Shoot branching in response to nodal roots is mimicked by application of exogenous cytokinin in Trifolium repens.

In nodally-rooting prostrate herbs the outgrowth of shoot axillary buds is highly influenced by the supply of a branch-promoting signal exported from nodal roots to the shoot. The aim of this study was to establish whether cytokinin could be a candidate for the positive component within this net root stimulus (NRS). The approach taken was based on the notion that should cytokinin be the activating signal, then the effects on bud outgrowth induced by exogenous supply of cytokinin (6-benzylaminopurine (BAP)) to plants should largely mimic the responses observed when experimental manipulations alter intra-plant supply of NRS. In Trifolium repens experimental results consistently indicated that supply of BAP into the stem vasculature induced responses mimicking those induced by manipulation of NRS supply: it induced the outgrowth of a similar number of distal axillary buds, activated buds to a similar extent, had similar properties of transport along stems, induced a similar dose dependent response in distal buds and also had the ability to induce bud outgrowth in P-deficient plants. These findings indicate a requirement for further detailed hormonal analytical work to confirm this result and identify the nature of the cytokinin(s) involved in the NRS signalling pathway.

Shoot branching in nutrient-limited Trifolium repens is primarily restricted by shortage of root-derived promoter signals.

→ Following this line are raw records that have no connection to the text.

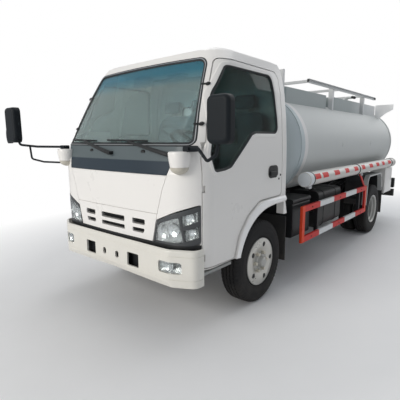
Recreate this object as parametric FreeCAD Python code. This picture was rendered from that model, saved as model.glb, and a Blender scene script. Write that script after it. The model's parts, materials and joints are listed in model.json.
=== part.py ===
import FreeCAD, Part
import math
import os

# Light cab-over tanker truck, in millimetres.
# +X is the vehicle's left, +Y runs to the rear and +Z is up.
# The origin is on the ground, on the centre plane, under the front axle.

V = FreeCAD.Vector

# Running gear
WHEELBASE = 3360.0
TYRE_R = 387.0
TYRE_W = 200.0
BEAD_R = 206.0
RIM_LIP_R = 222.0
FRONT_TRACK_HALF = 765.0
REAR_OUTER_X = 830.0
REAR_INNER_X = 595.0
KINGPIN_X = 650.0
STEER_ARM = 170.0
TIE_ROD_Z = 322.0
SPINDLE_R = 30.0
BORE_GAP = 0.4
LUG_CIRCLE_R = 88.0
LUG_COUNT = 6
VENT_COUNT = 8

# Chassis frame
RAIL_X = 375.0
RAIL_FLANGE = 60.0
RAIL_WALL = 7.0
RAIL_LOW = 560.0
RAIL_HIGH = 750.0
FRAME_FRONT = -900.0
FRAME_REAR = 4690.0
CROSS_YS = (-860.0, 1120.0, 2050.0, 2820.0, 3900.0, 4640.0)
SUBFRAME_H = 50.0

# Tank
TANK_W = 855.0
TANK_H = 585.0
TANK_Z = 1432.0
TANK_CORNER_R = 330.0
TANK_CORNER_X = 400.0
TANK_CORNER_Z = 200.0
TANK_FRONT = 777.0
TANK_REAR = 4487.0
HEAD_DEPTH = 165.0
BAND_W = 34.0
BAND_H = 10.0

# Tank top
WALK_X = 590.0
COAMING_TOP = 2075.0
COAMING_WALL = 12.0
COAMING_SPANS = ((860.0, 2105.0), (2290.0, 3520.0), (3600.0, 4380.0))
RAIL_BAR_TOP = 2205.0
RAIL_BAR_H = 42.0
RAIL_BAR_SPAN = (1366.0, 4120.0)
RAIL_CROSS_YS = (1386.0, 2400.0, 3500.0)
MANHOLE_YS = (2900.0, 3990.0)
MANHOLE_R = 250.0
LID_Z = 2062.0

# Cab
CAB_W = 890.0
CAB_FRONT = -1008.0
CAB_BACK = 390.0
CAB_BOTTOM = 540.0
CAB_WALL = 45.0
BELT_Z = 1262.0
SCREEN_Z = 1462.0
ROOF_Z = 2296.0
PANEL_LOW = 735.0
GRILLE_TOP = 958.0
SEAM_W = 4.0
SEAM_DEEP = 9.0
FLOOR_Z = 600.0
SEAT_FLOOR_Z = 960.0
TUNNEL_X = 340.0
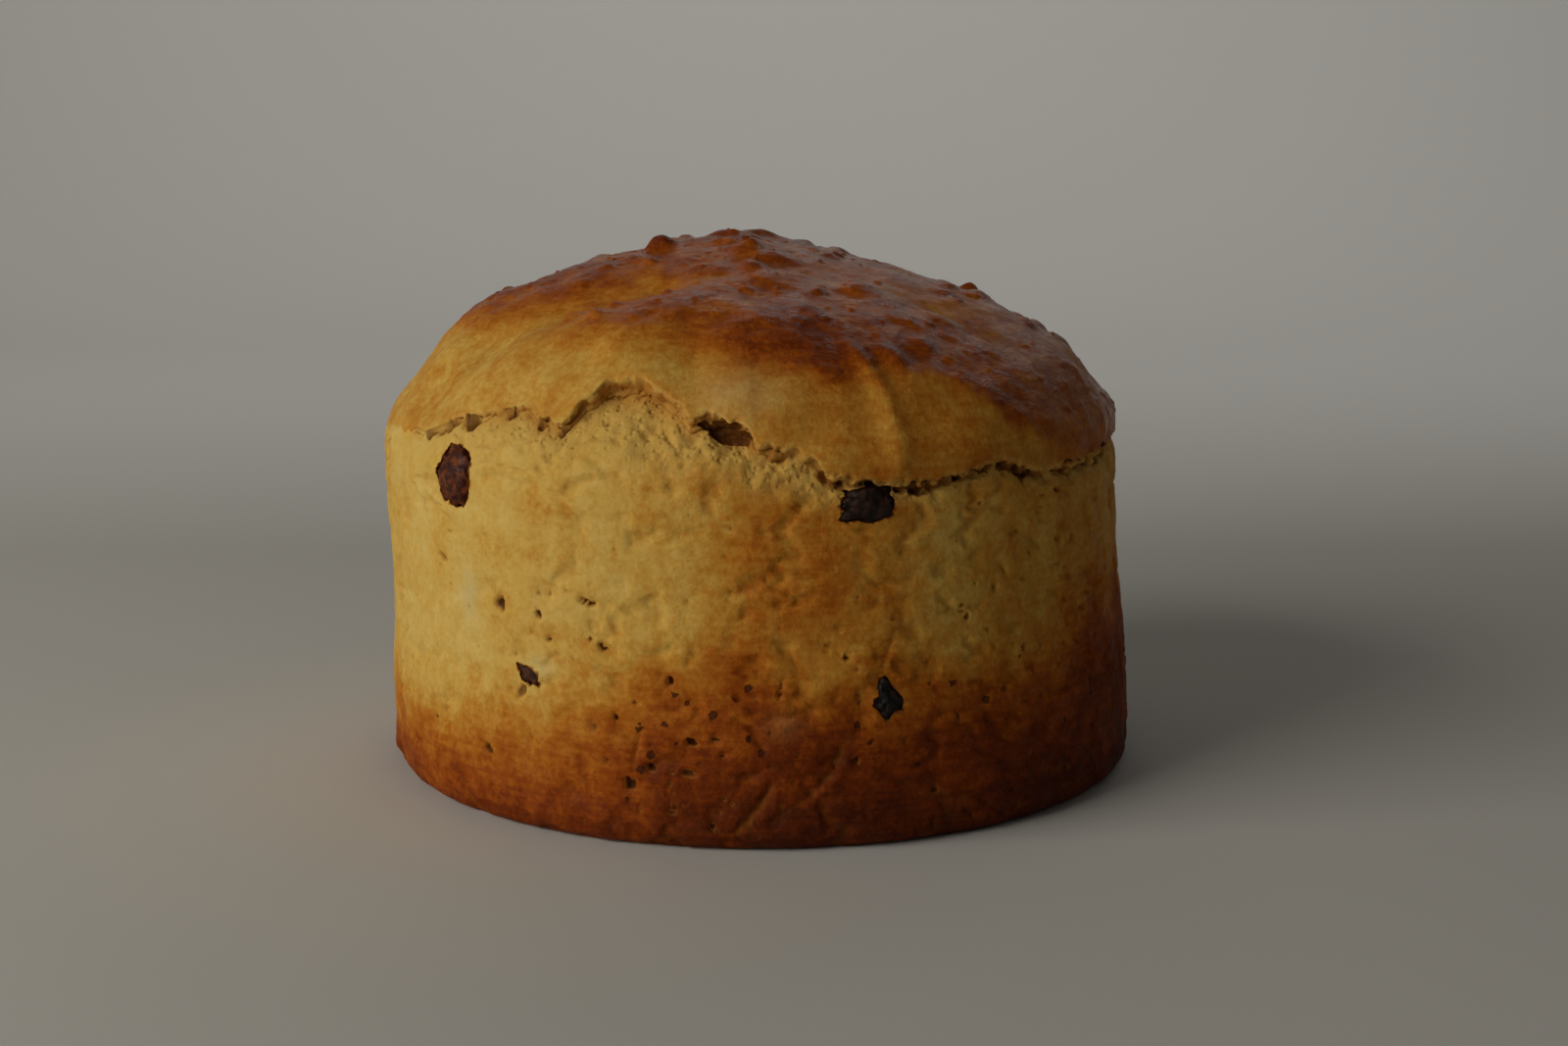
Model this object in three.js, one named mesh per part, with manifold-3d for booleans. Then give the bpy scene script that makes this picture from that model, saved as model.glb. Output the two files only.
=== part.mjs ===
// A panettone baked in a round tin, without its plate: a straight, slightly leaning wall, a rough tear
// where the dough rose past the tin's rim, a domed crust that hangs over the tear, and raisins set in the
// wall. Millimetres, +Z up. The origin is the middle of the base, on the surface that the loaf stands on.
// Angles round the loaf are in degrees: 0 faces the viewer along -Y, and 90 is the viewer's right, +X.
import * as THREE from "three";
import { mergeVertices } from "three/addons/utils/BufferGeometryUtils.js";
import Module from "manifold-3d";

// Driving sizes of the loaf.
const BASE_RADIUS = 91.6;
const WALL_TAPER = 0.032;
const LEAN = -0.042;
const CORNER_RADIUS = 5;
const SHOULDER_HEIGHT = 81;
const TOP_HEIGHT = 126.6;
const BACK_SHIFT = 2;
const LIP_DROOP = 1;

// Half of the dome's section, from the top of the wall to the apex: radius, height, and where its middle
// lies in X.
const DOME_OUTLINE = [
  [89, 81, -3.4],
  [87.8, 87, -2.4],
  [83.6, 93.5, -1.6],
  [78.4, 100, -1.6],
  [71.2, 105.4, -2.6],
  [63.8, 110, -3.6],
  [54.5, 114.2, -4.2],
  [44.5, 118, -4.8],
  [33.5, 121.5, -5.4],
  [22, 124.3, -6.2],
  [11, 126, -7.2],
  [0, TOP_HEIGHT, -8],
];

// The tear round the loaf, which climbs to an arch at the front left and dips beside a raisin: the angle,
// then the height of the lip, how deep the tear is under it, how far down it fades, and how far the lip
// hangs over it.
const TEAR = [
  [-180, 84, 1.4, 5, 0.7],
  [-150, 82, 0.6, 3, 0.4],
  [-120, 82, 0.3, 3, 0.2],
  [-90, 83, 0.1, 3, 0.1],
  [-70, 84, 0.2, 3, 0.2],
  [-58, 86, 0.7, 4, 0.4],
  [-47, 90.5, 0.9, 5, 0.4],
  [-36.5, 93.5, 1.1, 6, 0.4],
  [-33, 91.5, 1.2, 6, 0.5],
  [-29.5, 91, 1.4, 7, 0.6],
  [-26.5, 96, 2.2, 9, 0.9],
  [-23, 100, 3, 11, 1.2],
  [-19.5, 101, 3.2, 12, 1.3],
  [-15.5, 99, 3, 12, 1.3],
  [-12.5, 96, 2.6, 10, 1.1],
  [-9.5, 93, 2.1, 8, 1],
  [-6, 94.6, 2.1, 8, 0.9],
  [-1.6, 93, 2.2, 8, 0.9],
  [1, 89, 1.9, 7, 0.8],
  [5.5, 87, 1.6, 6, 0.7],
  [8, 86.4, 1.5, 6, 0.7],
  [12, 81.6, 1.3, 4, 0.8],
  [16, 80.4, 1.2, 3, 0.7],
  [24, 78.6, 1.2, 2.6, 0.8],
  [32, 81, 1.4, 2.4, 0.9],
  [38, 83, 1.5, 2.4, 0.9],
  [44, 79.6, 1.4, 2.4, 0.9],
  [50, 78.4, 1.3, 2.4, 0.8],
  [55, 78.6, 1.2, 2.4, 0.8],
  [62, 79.2, 1.1, 2.4, 0.7],
  [70, 79.8, 1, 2.6, 0.6],
  [90, 81, 0.7, 2.6, 0.4],
  [115, 83, 0.9, 3.4, 0.5],
  [138, 90, 2.1, 8, 1],
  [152, 95, 2.7, 10, 1.2],
  [165, 90, 2, 8, 1],
];

// How finely the loaf is divided, and the shares of the climb that the torn band and the lip's edge take.
const AROUND = 120;
const WALL_ROWS = 9;
const BAND_ROWS = 6;
const LIP_ROWS = 3;
const DOME_ROWS = 15;
const BAND_SHARE = 0.17;
const LIP_STEP = 0.012;

// Raisins: where each sits on the wall, its half-sizes along the wall, up the wall and into it, its turn,
// how far its middle lies behind the skin, and how much it is drawn out to four corners. The first four show
// in the photograph.
const RAISIN_GAP = 0.4;
const RAISIN_DETAIL = 2;
const RAISINS = [
  { name: "raisin_left", angle: -47.6, height: 77.8, half: [6.6, 6.8, 3.8], turn: 12, sunk: 2.1 },
  { name: "raisin_middle", angle: 16.6, height: 75.4, half: [8, 4.9, 3.9], turn: -4, sunk: 3 },
  { name: "raisin_low", angle: 18.1, height: 32.4, half: [4, 5.2, 3.2], turn: -5, sunk: 2.6, point: 0.16 },
  { name: "raisin_small", angle: -34, height: 36.2, half: [4.6, 2.6, 2.6], turn: 35, sunk: 2.2 },
  { name: "raisin_right", angle: 104, height: 58, half: [5, 3.9, 3.2], turn: 22, sunk: 2.6 },
  { name: "raisin_back", angle: 171, height: 80.5, half: [5.4, 4.2, 3.3], turn: 10, sunk: 2.7 },
  { name: "raisin_back_low", angle: -148, height: 41, half: [4, 4.9, 3.1], turn: -35, sunk: 2.7 },
  { name: "raisin_back_left", angle: -104, height: 66, half: [4.8, 3.6, 3.1], turn: -12, sunk: 2.8 },
];

// Holes left by gas bubbles, large enough to show as hollows in the solid: half-sizes as for the raisins.
const HOLES = [
  { angle: -4.2, height: 92.3, half: [5.4, 2.1, 3.8], turn: 18 },
  { angle: -38.9, height: 51, half: [1.7, 1.7, 1.6], turn: 20 },
  { angle: -9.2, height: 24.6, half: [1.9, 1.2, 1.5], turn: -20 },
  { angle: -15.1, height: 18.4, half: [1.4, 1.3, 1.4], turn: 0 },
  { angle: -18.2, height: 14.4, half: [1.4, 1.9, 1.4], turn: 12 },
  { angle: 152, height: 92, half: [3.4, 2, 3], turn: 12 },
  { angle: -122, height: 24, half: [1.8, 1.4, 1.5], turn: 0 },
  { angle: 122, height: 20, half: [1.6, 1.9, 1.5], turn: 10 },
];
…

Two experiments were used to test the hypothesis that regulation of axillary bud outgrowth in nutrient-limited Trifolium repens L. (white clover) is primarily via variation in the net supply of root-derived promoter signal rather than via direct nutrient effects or inhibitory influences from apical or basal tissues. In the first experiment, foliar nutrient applications to a non-rooted portion of a nutrient-limited stem increased nutrient content, size of organs and rate of growth in the treated region but branch development remained suppressed, indicating that nutrient supply does not directly regulate branching. The second experiment, using decapitation and basal branch excision treatments, showed that excision of basal branches had a major stimulatory effect on bud outgrowth whereas decapitation of the primary stem had only a minor effect. This indicates dominant and minor roles in branching regulation for, respectively, root-derived promoter signal(s) and inhibitory apical influences (apical dominance), and that any possible influence of the inhibitory strigolactone pathway on bud outgrowth is captured within the net root-derived promoter influence. Thus, the proposed hypothesis was supported by our results. These findings may be relevant for all species within the group of prostrate nodally-rooting clonal herbs.